Example 2. Suppose there is a $20\%$ chance that the dachshund you're babysitting will go to the bathroom on your floor during the day (so $p = 0.2$). Suppose you babysit the dachshund for 30 days. What's the probability it will go to the bathroom on your floor at least twice?

Solution. We want \[\begin{align*}P(X\geq 2)&= P(X=2) + P(X=3) \\&+ \cdots + P(X=30)\end{align*}.\] That is a lot of terms. Instead, let's first compute "what is missing" from our sum above, $P(X=0) + P(X=1)$, then we'll subtract that from 1 to get $P(X\geq 2)$, which is what we want. We note \[\begin{align*}P(X=0) &= \binom{30}{0}(0.2)^{0}(0.8)^{30} \approx 0.0012\\ P(X=1) &= \binom{30}{1}(0.2)^{1}(0.8)^{29} \approx 0.0093\end{align*}\] and so $P(X = 0) + P(X=1) = 0.0012 + 0.0093 = 0.0105$. That means "the rest" (which is $P(X\geq 2)$) is equal to $1 - 0.0105 = 0.895$. Hence, $P(X\geq 2) = 0.895$. In other words, it's pretty likely that the dachshund will go to the bathroom inside the house at least twice. This makes sense.

"At most" problems work the same way. If we wanted to say, "this thing happens at most two times" then this is the same as I saying, $P(X=0) + P(X=1) + P(X=2)$. We'll do one more example question, just for kicks.

Example 3. Suppose there is a $50\%$ of you passing each of your classes, and suppose you're taking 4 classes. What's the probability you pass at most three classes?

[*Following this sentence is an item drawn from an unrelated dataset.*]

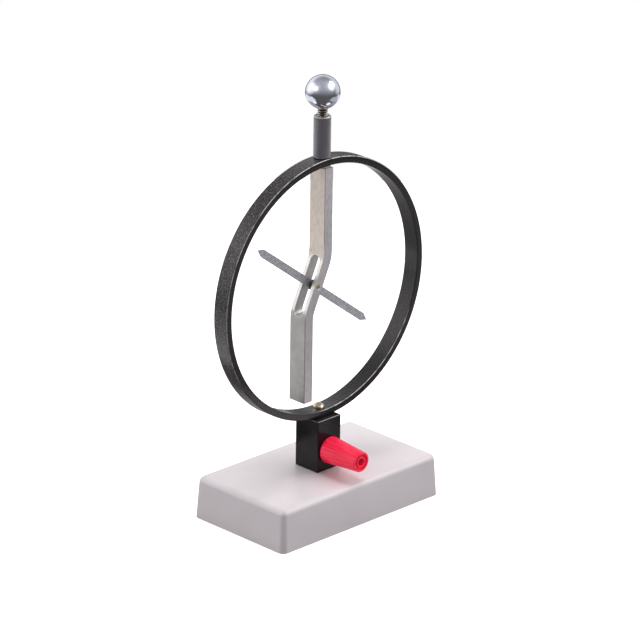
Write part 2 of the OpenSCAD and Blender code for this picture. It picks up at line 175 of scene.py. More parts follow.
def block(name, low, high):
    """A box between two corners, as a start."""
    deselect()
    low, high = Vector(low), Vector(high)
    bpy.ops.mesh.primitive_cube_add(size=1, location=(low + high) / 2 * MM)
    piece = bpy.context.object
    piece.name = name
    piece.scale = (high - low) * MM
    return settle(piece)


def turned(name, stations, steps=64, bored=False):
    """A piece turned on the Z axis, from its (radius, height) stations. A bored one is a ring."""
    deselect()
    radius, height = stations[0]
    bpy.ops.mesh.primitive_circle_add(
        vertices=steps, radius=radius * MM, fill_type="NOTHING" if bored else "NGON",
        location=(0, 0, height * MM))
    piece = bpy.context.object
    piece.name = name
    settle(piece)
    with editing(piece):
        bpy.ops.mesh.select_all(action="SELECT")
        for wider, higher in stations[1:]:
            extrude(0, 0, higher - height)
            widen(wider / radius, wider / radius)
            radius, height = wider, higher
        close_up(FINE_WELD if bored else 0.0)
    return piece


def eased(corners, radius, steps=3):
    """Corners of a ring's outline, each rounded and the outline closed. Radius 0 stays sharp."""
    count = len(corners)
    radii = radius if isinstance(radius, list) else [radius] * count
    outline = []
    for i, corner in enumerate(corners):
        here = Vector(corner)
        if radii[i] == 0:
            outline.append(tuple(here))
            continue
        before = Vector(corners[i - 1]) - here
        after = Vector(corners[(i + 1) % count]) - here
        half = before.angle(after) / 2
        # A rounding takes at most about half of either side
        reach = min(radii[i] / math.tan(half), before.length * 0.49, after.length * 0.49)
        first = here + before.normalized() * reach
        last = here + after.normalized() * reach
        for k in range(steps + 1):
            t = k / steps
            outline.append(tuple(first * (1 - t) ** 2 + here * 2 * t * (1 - t) + last * t * t))
    return outline + [outline[0]]


def apply_step(piece, kind, **values):
    """Adds one modifier and applies it."""
    take(piece)
    step = piece.modifiers.new(kind.lower(), kind)
    for key, value in values.items():
        setattr(step, key, value)
    bpy.ops.object.modifier_apply(modifier=step.name)
    return piece


def carve(piece, cutter, operation="DIFFERENCE"):
    """Cuts a piece with another, or joins them, and drops the cutter."""
    apply_step(piece, "BOOLEAN", operation=operation, solver="EXACT", object=cutter)
    bpy.data.objects.remove(cutter)
    return piece


def drill(piece, radius, low, high, place=(0, 0, 0), turn=(0, 0, 0), steps=48):
    """Drills a round hole along the Z axis, or where place and turn put it."""
    bit = turned("drill", [(radius, low), (radius, high)], steps)
    set_at(bit, place, turn)
    return carve(piece, bit)


def set_at(piece, place=(0, 0, 0), turn=(0, 0, 0)):
    """Turns a piece about the origin and moves it."""
    piece.rotation_euler = turn
    piece.location = Vector(place) * MM
    return settle(piece)


def gather(name, *parts):
    """Joins parts into one piece."""
    take(parts[0])
    for part in parts[1:]:
        part.select_set(True)
    bpy.ops.object.join()
    parts[0].name = name
    return parts[0]


def break_edges(piece, width, segments=2, limit=40.0):
    """Takes the sharp edges off: limit is the least turn, in degrees, that counts as one."""
    return apply_step(
        piece, "BEVEL", width=width * MM, segments=segments, limit_method="ANGLE",
        angle_limit=math.radians(limit), miter_outer="MITER_ARC", use_clamp_overlap=True)


def threaded(name, crest, root, pitch, foot, top, steps=32):
    """A closed screw thread on the Z axis, with a run-out at both ends."""
    turns = round((top - foot) / pitch) - 1
    pitch = (top - foot) / (turns + 1)
    # One tooth: radius, and height as a share of the pitch
    tooth = [(root, 0.0), (crest, 0.40), (crest, 0.52), (root, 0.92), (root, 1.0)]
    deselect()
    bpy.ops.mesh.primitive_plane_add(size=MM)
    piece = bpy.context.object
    piece.name = name
    with editing(piece):
        bpy.ops.mesh.select_all(action="SELECT")
        bpy.ops.mesh.merge(type="CENTER")
        bpy.ops.transform.translate(value=(root * MM, 0, foot * MM))
        for (r0, t0), (r1, t1) in zip(tooth, tooth[1:]):
            extrude(r1 - r0, 0, (t1 - t0) * pitch)
    apply_step(
        piece, "SCREW", axis="Z", angle=2 * math.pi, screw_offset=pitch * MM, iterations=turns,
        steps=steps, render_steps=steps, use_merge_vertices=True, merge_threshold=FINE_WELD)
    run_out = pitch * 1.02
    with editing(piece):
        bpy.ops.mesh.select_all(action="SELECT")
        bpy.ops.mesh.remove_doubles(threshold=WELD)
        for low, high in ((foot - 1, foot + run_out), (top - run_out, top + 1)):
            pick("verts", lambda v: low < middle(v).z < high
                 and middle(v).xy.length > (crest + root) / 2)
            widen(root / crest, root / crest)
        # Each open end is drawn flat onto its level and filled
        for level in (foot, top):
            bpy.ops.mesh.select_mode(type="EDGE")
            pick("edges", lambda e: e.is_boundary and abs(middle(e).z - level) < pitch * 1.1)
            extrude(0, 0, 0)
            bpy.ops.transform.resize(value=(1, 1, 0), center_override=(0, 0, level * MM))
            bpy.ops.mesh.select_mode(type="VERT")
            bpy.ops.mesh.select_all(action="SELECT")
            bpy.ops.mesh.remove_doubles(threshold=WELD)
            bpy.ops.mesh.select_mode(type="EDGE")
            pick("edges", lambda e: e.is_boundary and abs(middle(e).z - level) < NEAR)
            bpy.ops.mesh.edge_face_add()
        close_up()
    return piece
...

Solution. We have $p = 0.5$ for "passing a class" (which we will call X). We want \[P(X\leq 3) = P(X = 0) + P(X=1) + P(X=2) + P(X=3).\] Since "the rest" is only $P(X = 4)$ (since you're only taking 4 classes), we'll use the trick above to find it and then subtract it from 1. So, \[P(X=4) = \binom{4}{4}(.5)^{4}(1 - 0.5)^{0} = 0.0625\] which gives us that \[\begin{align*}P(X\leq 3) &= P(X=0) + P(X=1) + P(X=2) + P(X=3)\\ &= 1 - P(X=4) = 1 - 0.0625 = 0.9375.\end{align*}\] That is, there's a $93.75\%$ chance of you failing at least one class. Good job. Note that we could have also been not-so-lazy and just found and added up $P(X=0) + P(X=1) + P(X=2) + P(X=3)$.